Short task:
Please give the listing again, word for word, with nothing left out.

Available data:
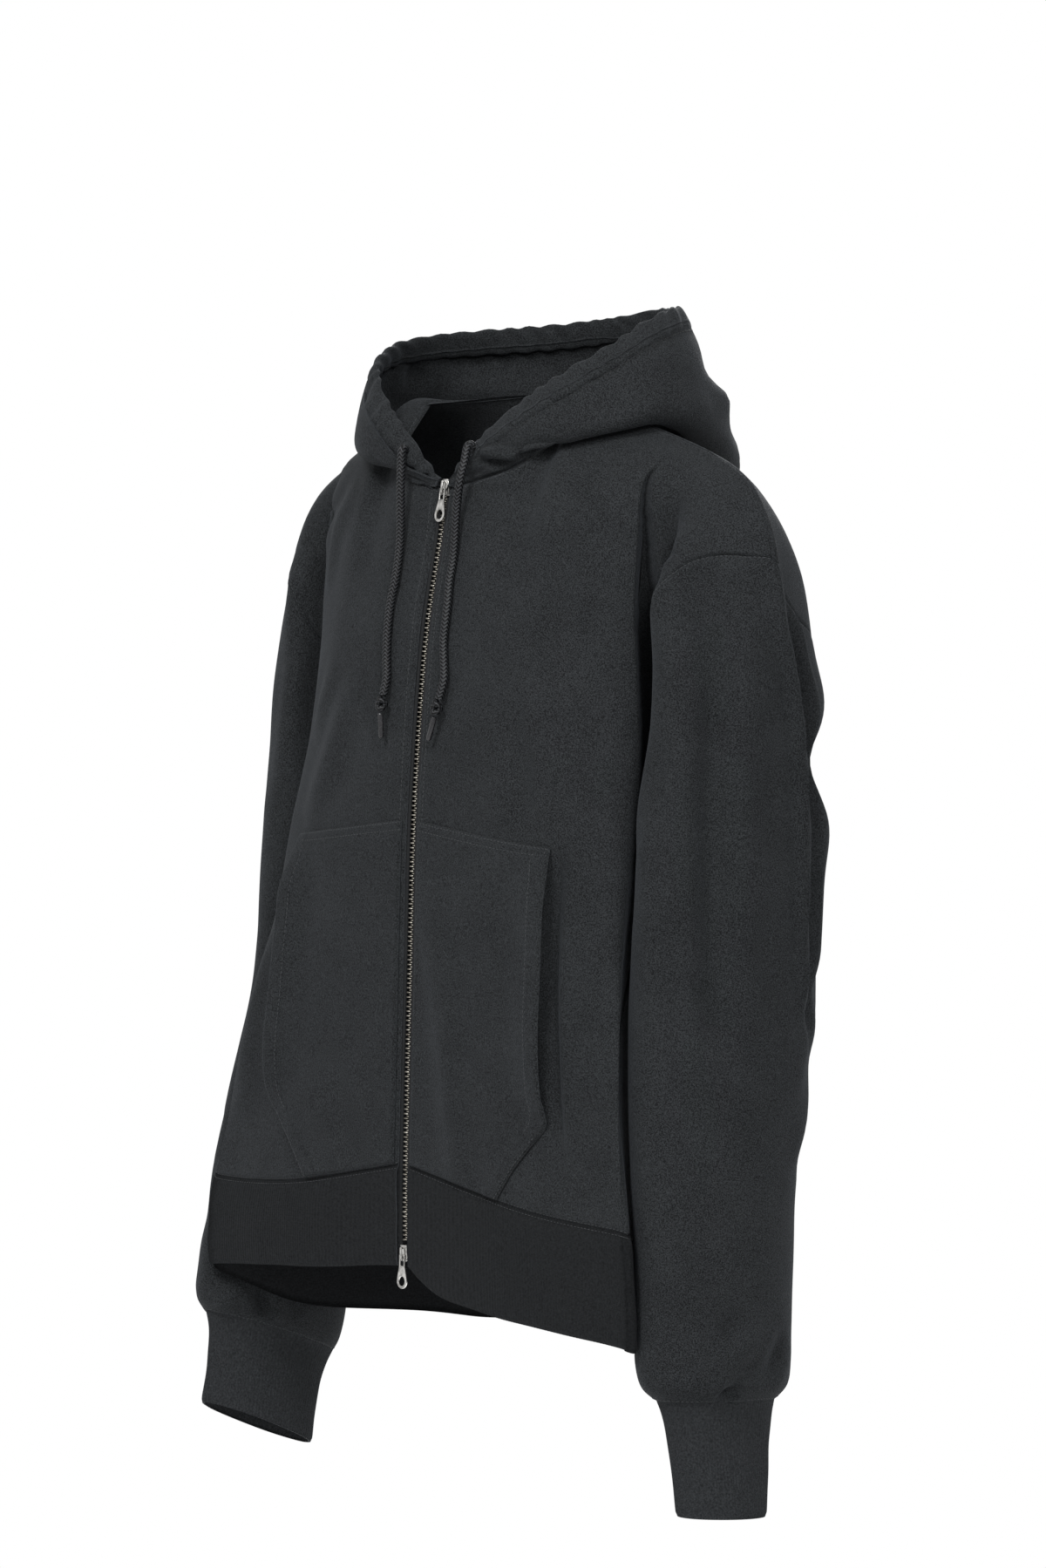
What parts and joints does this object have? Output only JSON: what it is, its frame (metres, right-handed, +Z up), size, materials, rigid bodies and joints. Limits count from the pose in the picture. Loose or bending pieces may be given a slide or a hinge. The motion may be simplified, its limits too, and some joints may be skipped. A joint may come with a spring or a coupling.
{
  "type": "zip-up hoodie",
  "caption": "Hollow zip-up hooded sweatshirt as worn, with drop shoulders, split front pocket, rib cuffs and hem, and a free drawcord.",
  "frame": {"origin": "middle of the neck opening, level with the high points of the shoulders", "axes": "+Z up towards the hood, -Y the way the wearer faces, +X towards the wearer's left"},
  "size_m": [0.6212, 0.302, 0.9148],
  "materials": {
    "fleece": "matt heavy cotton fleece",
    "rib_knit": "matt rib knit",
    "zip_tape": "woven tape",
    "nickel": "pale nickel plate",
    "braid": "round braided cord",
    "aglet": "shiny plastic tip"
  },
  "bodies": {
    "hoodie": {"front_left": "fleece", "front_right": "fleece", "back": "fleece", "sleeve_left": "fleece", "sleeve_right": "fleece", "cuff_left": "rib_knit", "cuff_right": "rib_knit", "waistband": "rib_knit", "pocket_left": "fleece", "pocket_right": "fleece", "hood_left": "fleece", "hood_right": "fleece", "hood_casing": "fleece", "zip_tape_left": "zip_tape", "zip_tape_right": "zip_tape", "zip_chain": "nickel", "slider_top": "nickel", "slider_bottom": "nickel", "drawcord_left": "braid", "drawcord_right": "braid", "knot_left": "braid", "knot_right": "braid", "aglet_left": "aglet", "aglet_right": "aglet"},
    "top_pull": {"pull_top": "nickel"},
    "bottom_pull": {"pull_bottom": "nickel"}
  },
  "joints": [
    {"name": "top_pull_hinge", "type": "hinge", "parent": "hoodie", "child": "top_pull", "pos_m": [0, -0.06732, -0.06723], "axis": [-1, 0, 0], "range_deg": [0, 150]},
    {"name": "bottom_pull_hinge", "type": "hinge", "parent": "hoodie", "child": "bottom_pull", "pos_m": [0, -0.10825, -0.65782], "axis": [-1, 0, 0], "range_deg": [0, 150]}
  ]
}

Answer in full:
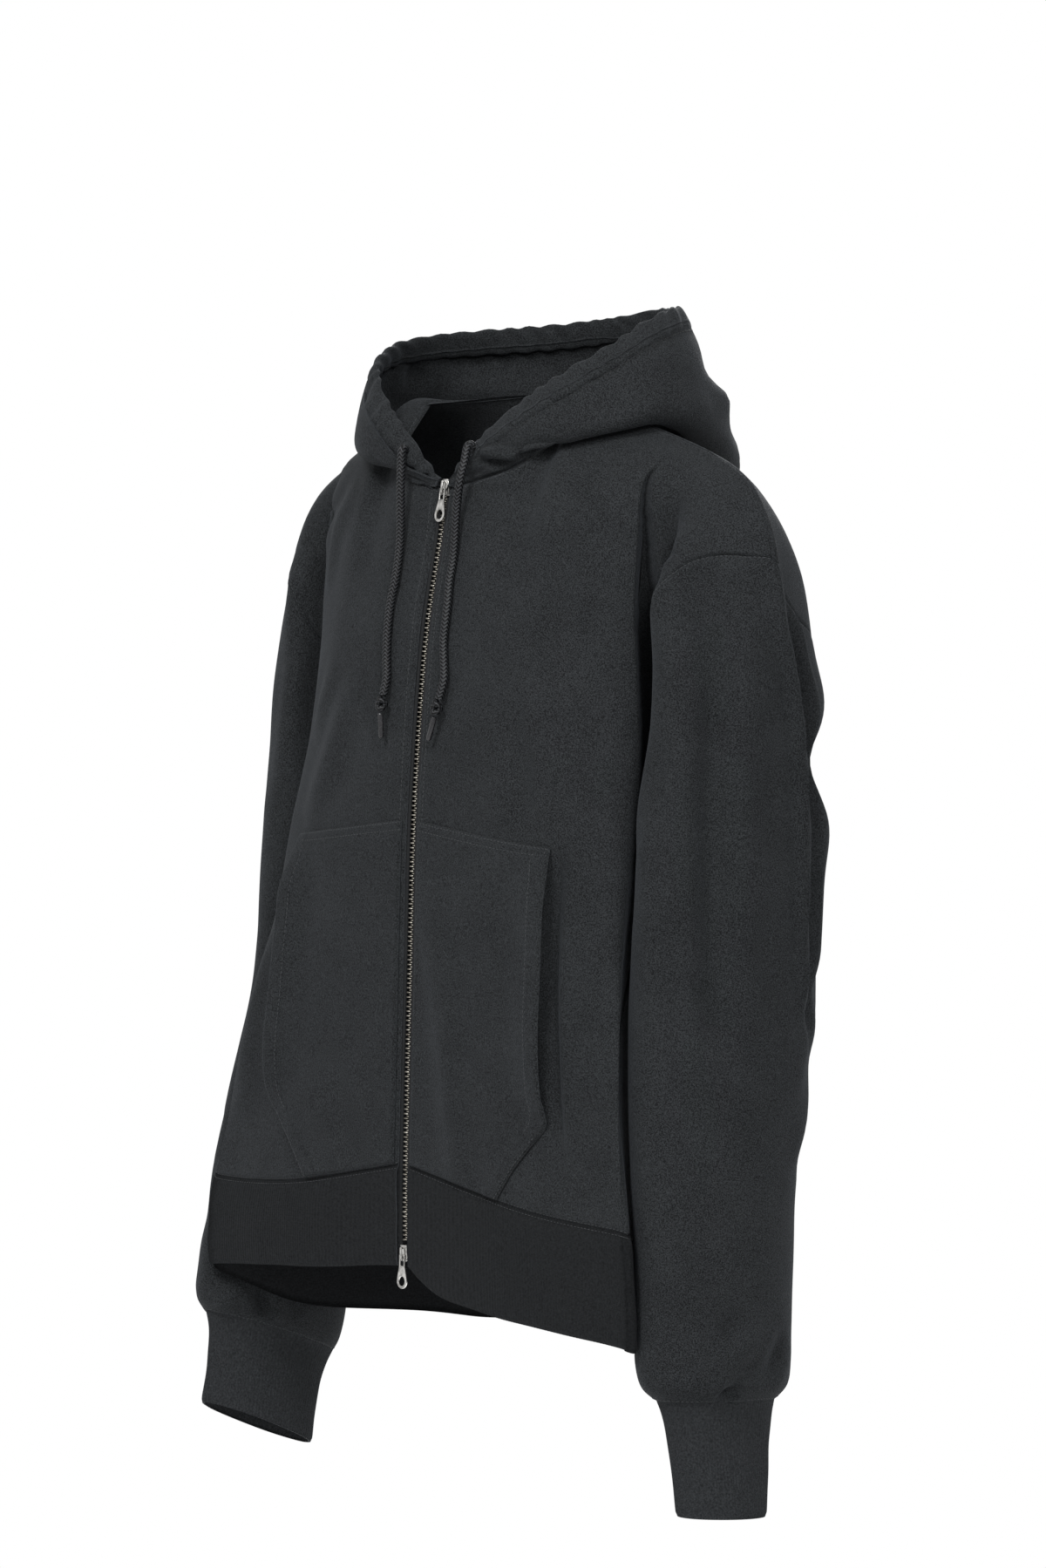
What parts and joints does this object have? Output only JSON: what it is, its frame (metres, right-handed, +Z up), size, materials, rigid bodies and joints. Limits count from the pose in the picture. Loose or bending pieces may be given a slide or a hinge. The motion may be simplified, its limits too, and some joints may be skipped. A joint may come with a spring or a coupling.
{
  "type": "zip-up hoodie",
  "caption": "Hollow zip-up hooded sweatshirt as worn, with drop shoulders, split front pocket, rib cuffs and hem, and a free drawcord.",
  "frame": {"origin": "middle of the neck opening, level with the high points of the shoulders", "axes": "+Z up towards the hood, -Y the way the wearer faces, +X towards the wearer's left"},
  "size_m": [0.6212, 0.302, 0.9148],
  "materials": {
    "fleece": "matt heavy cotton fleece",
    "rib_knit": "matt rib knit",
    "zip_tape": "woven tape",
    "nickel": "pale nickel plate",
    "braid": "round braided cord",
    "aglet": "shiny plastic tip"
  },
  "bodies": {
    "hoodie": {"front_left": "fleece", "front_right": "fleece", "back": "fleece", "sleeve_left": "fleece", "sleeve_right": "fleece", "cuff_left": "rib_knit", "cuff_right": "rib_knit", "waistband": "rib_knit", "pocket_left": "fleece", "pocket_right": "fleece", "hood_left": "fleece", "hood_right": "fleece", "hood_casing": "fleece", "zip_tape_left": "zip_tape", "zip_tape_right": "zip_tape", "zip_chain": "nickel", "slider_top": "nickel", "slider_bottom": "nickel", "drawcord_left": "braid", "drawcord_right": "braid", "knot_left": "braid", "knot_right": "braid", "aglet_left": "aglet", "aglet_right": "aglet"},
    "top_pull": {"pull_top": "nickel"},
    "bottom_pull": {"pull_bottom": "nickel"}
  },
  "joints": [
    {"name": "top_pull_hinge", "type": "hinge", "parent": "hoodie", "child": "top_pull", "pos_m": [0, -0.06732, -0.06723], "axis": [-1, 0, 0], "range_deg": [0, 150]},
    {"name": "bottom_pull_hinge", "type": "hinge", "parent": "hoodie", "child": "bottom_pull", "pos_m": [0, -0.10825, -0.65782], "axis": [-1, 0, 0], "range_deg": [0, 150]}
  ]
}